Il souffrait surtout de la promiscuité avec une incroyable armée de femelles féroces qui, toutes ensembles, comme un seul homme dirais-je, haïssaient en lui son apparente faiblesse, et bien plutôt ce qu’elles soupçonnaient qu’il s’y trouvait : une sensibilité, une tendresse aux choses, de la fragilité et enfin, le plus intolérable de tout, une âme pure, celle du poète, trop libre pour ne pas être crucifié.

En fait, sa littérature, qu’il faisait discrète à l’époque, ne m’intéressait pas beaucoup. Je crois je n’y comprenais goutte.

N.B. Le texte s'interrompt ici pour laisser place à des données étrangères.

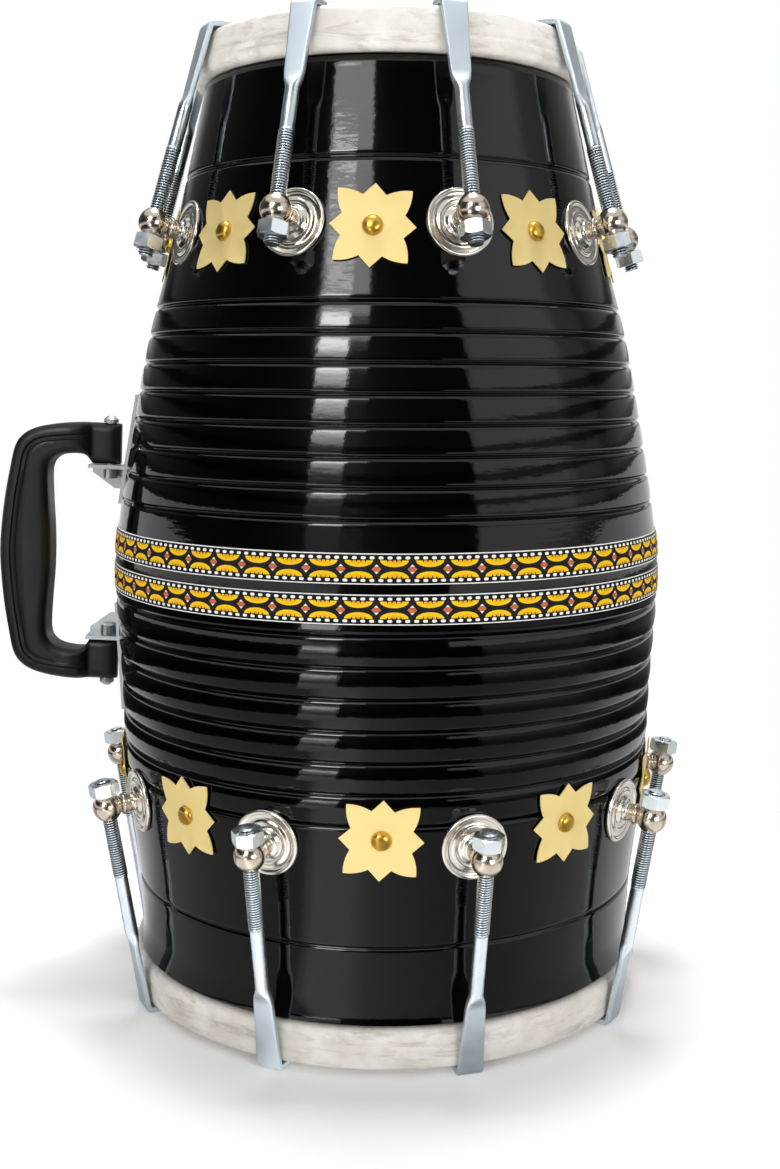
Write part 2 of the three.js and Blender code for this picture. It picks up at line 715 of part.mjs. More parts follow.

Par contre, le personnage m’amusait beaucoup, me faisait vraiment beaucoup rire, en particulier lors de mes visites dans ces châteaux de la MGEN, maisons d’enfermement pour alcooliques qu’il fréquentait assez régulièrement et où je le visitais avec beaucoup de plaisir. Nous trouvions à ces maisons et leur décor décati de maison de petits maîtres du siècle dernier, un air irrésistiblement romantique. Au moins, lors de ses cures, était-il à l’abri des harpies du collège et de quelques autres dangers du monde extérieur.

Je crois que j’étais réciproquement un de ceux qui l’ont fait le plus rire dans sa vie… et à la fin de celle-ci, quand je l’ai retrouvé à Paris après vingt ans d’absence (je vivais à l’étranger) pendant ces semaines où, en tombant par terre, s’est révélée la maladie qui lui a été fatale…

J’étais alors de nouveau très présent à ses côtés jusqu’à ce que, quelques semaines avant la fin, je réembarque - je suis marin, voyez-vous -, et que nous nous quittions sans plus jamais nous revoir… et pourtant un billet de train l’attendait pour un transport vers l’île de Torchello que nous lui avions fait aimer.

Je crois que, dans ces derniers mois, je l’amusais de nouveau assez bien pour que nous ayons plaisir, souvent avec mon épouse, à être presque tous les jours ensemble, en particulier lors de ses séjours à l’hôpital, moi lui payant des colonnes de Saint-Émilion comme autant de montgolfières de bonheur, qu’il fallait cacher à la cupidité des médecins à l’heure de la visite ; lui, « crachant sa vie avec des mines à mourir de rire », en nous rappelant de bons souvenirs, des souvenirs d’amitié.

C’est à ce moment qu’il a commencé avec la fébrilité et la passion qu’on lui connaît à nous couvrir de poèmes, plus ou moins inspirés, et surtout des pages de son dernier roman. Il les écrivait la nuit ; on les avait le lendemain sur l’ordinateur à bord de Galileo, notre bateau qui est resté tout l’hiver mouillé à l’ancre dans la lagune vénitienne… Le connaissez-vous ? il s’intitule : Les fabuleusement extraordinaires péripéties et périlleux périples de Pauline à travers l’Alaska.